At Balderic's request, Walter wrote a Latin biography of Saint Christopher, the Vita et passio sancti Christophori martyris ('life and suffering of the holy martyr Christopher'). He began the work when he was 14 or 15 years old and finished it three years later in 984, publishing it only after Balderic's death in 986. It consists of two accounts of Christopher's life and martyrdom "in the prose of Cicero and the verse of Vergil", in his own words, edited by Balderic. The verse account is divided into six books of hexameters. They are prefaced by two dedicatory letters, a prologue and a poem on his own education, known as the Libellus scholasticus, which is an important source of information on the 10th-century cathedral curriculum. One of the letters was sent with a copy of the work to the nun Hazecha, the treasurer of Quedlinburg Abbey and a former classmate. Hazecha had also written a life of Christopher in verse, but a librarian had misplaced it. The other letter was sent with a copy to Liutfred, Benzo and Friderich at Salzburg Cathedral sometime after 986. The Salzburg copy is the only surviving copy and it includes a copy of the letter to Hazecha.
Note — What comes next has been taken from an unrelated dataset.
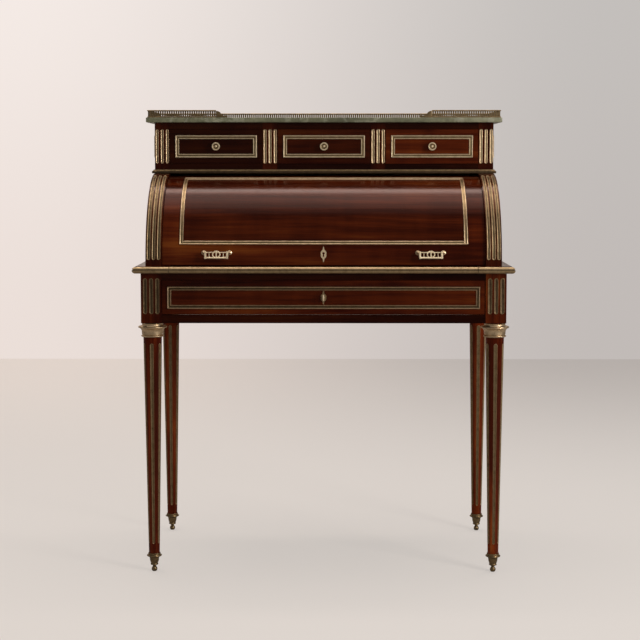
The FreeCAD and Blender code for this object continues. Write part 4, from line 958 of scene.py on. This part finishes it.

The manuscript is now Munich, Bayerische Staatsbibliothek, Clm 14798.

The Munich manuscript also contains another short composition by Walter, called De sizzugiis ('on syzygy'). It consists of a figure made of Balderic's and Walter's intertwined names surrounded by four hexameters forming a square.

A friend of Burchard of Worms, Walter is suspected of having contributed to Burchard's Decretum, a collection of canon law.